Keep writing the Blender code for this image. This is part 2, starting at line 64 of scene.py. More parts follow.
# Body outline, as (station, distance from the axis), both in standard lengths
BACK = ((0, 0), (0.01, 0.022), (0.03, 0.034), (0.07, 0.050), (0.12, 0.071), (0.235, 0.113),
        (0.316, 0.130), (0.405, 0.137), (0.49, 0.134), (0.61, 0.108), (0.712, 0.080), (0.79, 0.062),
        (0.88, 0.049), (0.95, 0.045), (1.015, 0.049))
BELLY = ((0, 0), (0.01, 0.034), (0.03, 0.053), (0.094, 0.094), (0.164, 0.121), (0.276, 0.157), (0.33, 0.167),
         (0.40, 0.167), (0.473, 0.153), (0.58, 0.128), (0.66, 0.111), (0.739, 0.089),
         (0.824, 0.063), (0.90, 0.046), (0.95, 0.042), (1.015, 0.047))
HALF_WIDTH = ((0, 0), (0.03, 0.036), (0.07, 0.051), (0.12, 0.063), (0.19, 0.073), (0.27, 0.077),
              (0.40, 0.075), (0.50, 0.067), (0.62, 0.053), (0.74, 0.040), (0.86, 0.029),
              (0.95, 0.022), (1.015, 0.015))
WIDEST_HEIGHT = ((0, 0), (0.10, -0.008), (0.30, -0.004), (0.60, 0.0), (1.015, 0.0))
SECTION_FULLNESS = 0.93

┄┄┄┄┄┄

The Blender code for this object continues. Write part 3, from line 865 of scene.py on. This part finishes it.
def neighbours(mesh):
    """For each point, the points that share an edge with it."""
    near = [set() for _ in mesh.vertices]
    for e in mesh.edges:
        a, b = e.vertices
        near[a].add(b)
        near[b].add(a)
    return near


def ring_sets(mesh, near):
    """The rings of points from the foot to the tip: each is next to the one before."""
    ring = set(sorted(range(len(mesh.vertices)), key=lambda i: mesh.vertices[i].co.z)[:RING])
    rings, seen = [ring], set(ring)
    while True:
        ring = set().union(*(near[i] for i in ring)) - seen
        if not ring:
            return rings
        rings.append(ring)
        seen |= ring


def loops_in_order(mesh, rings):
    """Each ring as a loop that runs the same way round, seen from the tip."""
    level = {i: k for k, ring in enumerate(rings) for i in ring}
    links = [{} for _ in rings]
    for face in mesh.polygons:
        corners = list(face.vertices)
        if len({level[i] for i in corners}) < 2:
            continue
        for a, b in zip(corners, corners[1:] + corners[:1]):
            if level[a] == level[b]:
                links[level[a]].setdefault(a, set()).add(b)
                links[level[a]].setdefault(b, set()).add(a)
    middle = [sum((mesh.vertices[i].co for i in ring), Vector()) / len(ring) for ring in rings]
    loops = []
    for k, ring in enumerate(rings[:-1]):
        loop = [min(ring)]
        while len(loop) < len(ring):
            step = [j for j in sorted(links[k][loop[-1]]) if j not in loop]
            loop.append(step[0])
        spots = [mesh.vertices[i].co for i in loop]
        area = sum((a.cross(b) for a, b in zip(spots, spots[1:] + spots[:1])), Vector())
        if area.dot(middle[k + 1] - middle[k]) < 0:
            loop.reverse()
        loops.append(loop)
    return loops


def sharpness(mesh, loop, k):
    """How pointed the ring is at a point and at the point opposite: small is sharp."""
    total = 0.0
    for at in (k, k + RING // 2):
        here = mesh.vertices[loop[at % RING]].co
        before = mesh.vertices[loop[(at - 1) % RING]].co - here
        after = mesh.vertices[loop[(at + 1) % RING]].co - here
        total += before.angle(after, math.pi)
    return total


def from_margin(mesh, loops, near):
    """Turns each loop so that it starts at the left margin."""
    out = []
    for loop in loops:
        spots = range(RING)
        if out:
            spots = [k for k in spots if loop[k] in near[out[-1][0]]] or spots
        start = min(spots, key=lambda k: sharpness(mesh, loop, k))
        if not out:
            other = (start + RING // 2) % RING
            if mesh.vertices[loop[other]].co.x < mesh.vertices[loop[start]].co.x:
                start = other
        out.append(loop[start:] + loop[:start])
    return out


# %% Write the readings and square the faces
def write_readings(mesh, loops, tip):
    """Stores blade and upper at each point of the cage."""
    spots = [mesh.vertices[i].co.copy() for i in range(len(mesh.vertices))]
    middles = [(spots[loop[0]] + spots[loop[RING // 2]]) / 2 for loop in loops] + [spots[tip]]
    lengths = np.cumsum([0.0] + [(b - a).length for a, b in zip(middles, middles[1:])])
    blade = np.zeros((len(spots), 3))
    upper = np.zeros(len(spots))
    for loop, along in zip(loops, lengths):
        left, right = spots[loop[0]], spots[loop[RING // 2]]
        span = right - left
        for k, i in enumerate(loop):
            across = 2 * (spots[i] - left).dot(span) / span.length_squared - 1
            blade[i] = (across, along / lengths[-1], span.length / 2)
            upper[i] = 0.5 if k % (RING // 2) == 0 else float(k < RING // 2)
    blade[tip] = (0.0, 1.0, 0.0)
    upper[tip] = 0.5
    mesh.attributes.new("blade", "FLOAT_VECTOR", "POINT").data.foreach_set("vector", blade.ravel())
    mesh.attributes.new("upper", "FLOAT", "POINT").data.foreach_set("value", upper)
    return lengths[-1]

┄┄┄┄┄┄

* **EXERCISE DETAILS**
Take the listing above and repeat exactly the lines from the one containing "The Blender code for this object" through the one containing "seen |= ring", both included.

* **SOLUTION**
The Blender code for this object continues. Write part 3, from line 865 of scene.py on. This part finishes it.
def neighbours(mesh):
    """For each point, the points that share an edge with it."""
    near = [set() for _ in mesh.vertices]
    for e in mesh.edges:
        a, b = e.vertices
        near[a].add(b)
        near[b].add(a)
    return near


def ring_sets(mesh, near):
    """The rings of points from the foot to the tip: each is next to the one before."""
    ring = set(sorted(range(len(mesh.vertices)), key=lambda i: mesh.vertices[i].co.z)[:RING])
    rings, seen = [ring], set(ring)
    while True:
        ring = set().union(*(near[i] for i in ring)) - seen
        if not ring:
            return rings
        rings.append(ring)
        seen |= ring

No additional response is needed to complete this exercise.